Aren't the Supremes ready for their close-up?

Unless you waited in line for five days to get one of the coveted audience seats at the Supreme Court, you probably experienced this week's oral arguments on same-sex marriage as something of a Ken Burns film.

Websites and TV broadcasters played audio of the proceedings as cameras panned over drawings made by courtroom artists. The only thing missing was some kind of soundtrack, maybe a dulcimer plucking folkishly, for it to be worthy of a PBS pledge drive.

But if this treatment is evocative — or necessary, when a documentarian like Burns is working with a long-ago historical event such as, say, the Civil War or the early days of baseball — it seems downright archaic for something happening right now.

Somehow, at a time when we've come to expect real-time access to news events everywhere else, what happens in the Supreme Court remains largely away from public view.

Oral arguments are the one chance we have to see the justices at work. Their actual deliberations take place in papal-conclave-like privacy until they hash out a decision, only it's in a written legal opinion rather than a puff of smoke.

There is a part of me, I have to admit, that doesn't mind that some places remain beyond Twitter's reach. (No electronic devices are allowed in the courtroom.) To really get how the arguments went down, you have to read beyond 140 characters' worth anyway.

But that's why it's time to start letting cameras, or at least one of C-Span's unobtrusive cameras, into these hearings. Getting to see and hear, start to finish, the justices questioning attorneys on both sides seems invaluable, particularly given how the court is weighing in on many of the hot-button political issues of our times, from Obamacare to campaign financing to, now, same-sex marriage.

Instead, we rely on the random tweets and blog posts from observers who make their way out of the courtroom and back to their gadgets. Eventually, reporters will file stories, the court will issue audio and transcripts and, as for visuals, there will be those courtroom sketches.

Nothing against courtroom artists — they're actually quite amazing to watch, deadline Durers who rough out scenes and then run out of the courthouse to provide images for the TV reporters doing their noon or 6 p.m. stand-ups. I saw some artfully edited audio plus sketches that gave a good sense of the proceedings. I'm just surprised no one had be-robed impersonators at the ready to lip-sync as soon as the audio became available.

But this need to re-enact what's happening seems unnecessary when these are open hearings anyway.

There is a mystique that sets the justices apart from other officials — they aren't elected, they don't give press conferences explaining themselves. Maintaining this sort of distance, this sense of being above the fray, is fine, up to a certain point. This is, after all, the highest court of the land, not Carrie, Len and Bruno questioning the finer points of the cha-cha-cha.

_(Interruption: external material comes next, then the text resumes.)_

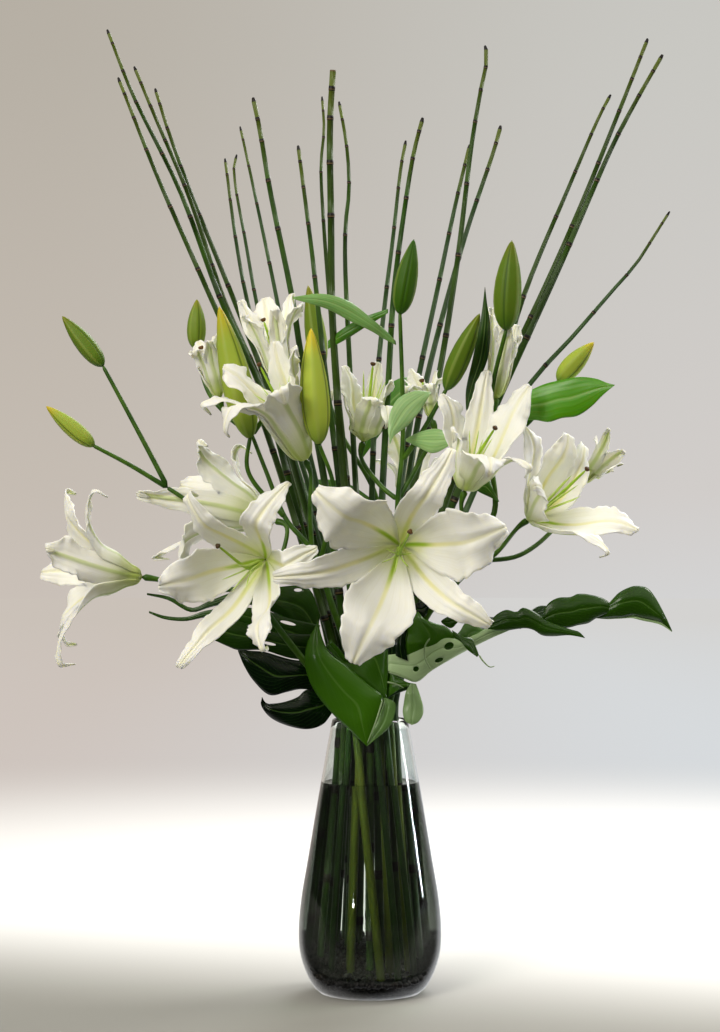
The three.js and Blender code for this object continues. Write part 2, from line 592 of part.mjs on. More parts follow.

But neither are they divine oracles with direct pipelines to the framers of the Constitution. They're public officials whose judgments have direct implications for our daily lives, and we should at least get a glimpse of their work before they head back behind the curtain.

As it is, justices seem much more public today than before — they write and promote books and appear as guests on TV shows. If not exactly celebrities, some are more recognizable than, say, most Cabinet secretaries. Chief Justice John Roberts' offhand comment to the cashier at a Starbucks this week that he was paying with cash rather than his usual plastic because someone stole his credit card number was widely reported.

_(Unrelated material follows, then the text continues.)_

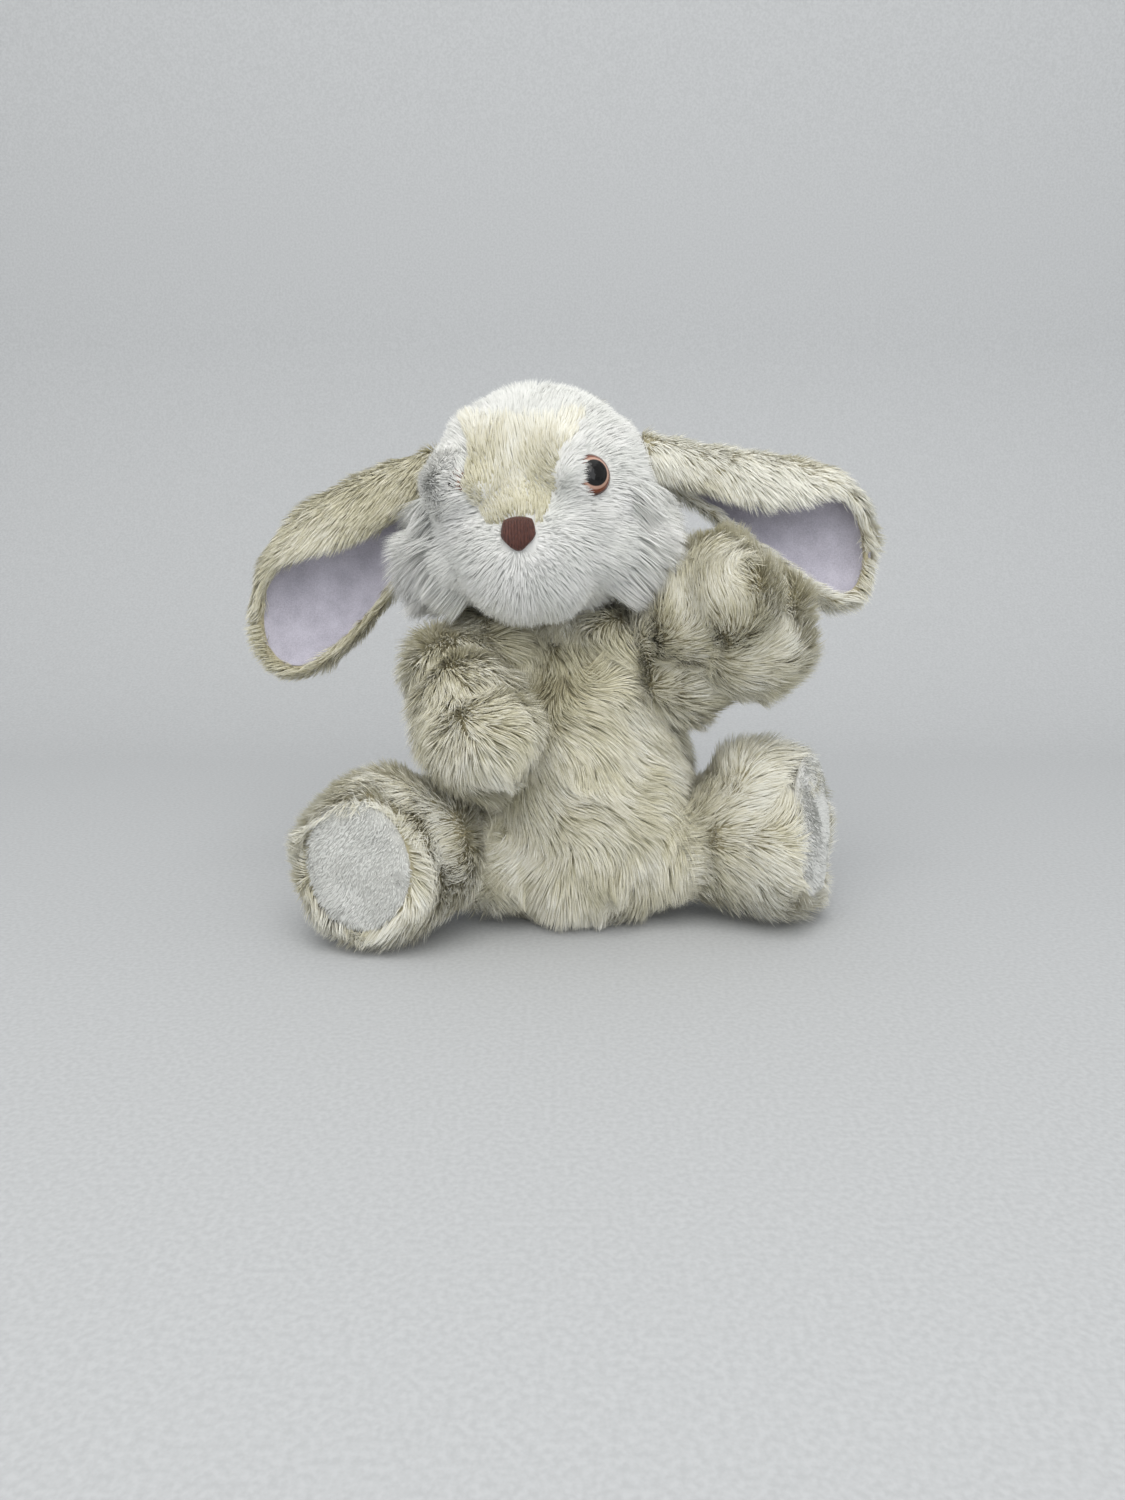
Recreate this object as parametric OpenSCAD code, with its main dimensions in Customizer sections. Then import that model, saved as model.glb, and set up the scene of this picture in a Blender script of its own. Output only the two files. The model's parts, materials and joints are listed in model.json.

In the past, justices have been quoted as saying they didn't think oral arguments should be televised because people wouldn't necessarily understand the proceedings, or could misconstrue the reasons behind their questions.

So what? People misunderstand things all the time; you can't really save them from themselves. The justices still get the last word in the written opinions they ultimately release.

Eventually, I think, cameras will find their way into their courtroom. If you're already providing audio and transcripts of the proceedings, adding the visuals isn't that big of a leap. The court does move at its own measured pace, though — it started taping oral arguments in 1955, according to its website, but until 2010 you had to wait until the next term to hear the audio from the previous one. Now the audio is available by the end of the week, although for the same-sex marriage arguments, the tapes of the morning's proceedings were expedited and made available by early afternoon.

There's always a fear that when cameras are introduced, simply by their presence, they'll change the course of an event or encourage participants to play to the audience.

But it's hard to imagine someone with less reason to play to a camera than a Supreme Court justice. They're already seated for life. Being a Supreme Court justice basically means never having to say you're sorry but instead — as Justice Antonin Scalia so memorably put it when a "60 Minutes" reporter asked him about the Bush v. Gore decision — "Get over it."

So c'mon, Supremes. I think you're more than ready for your close-up.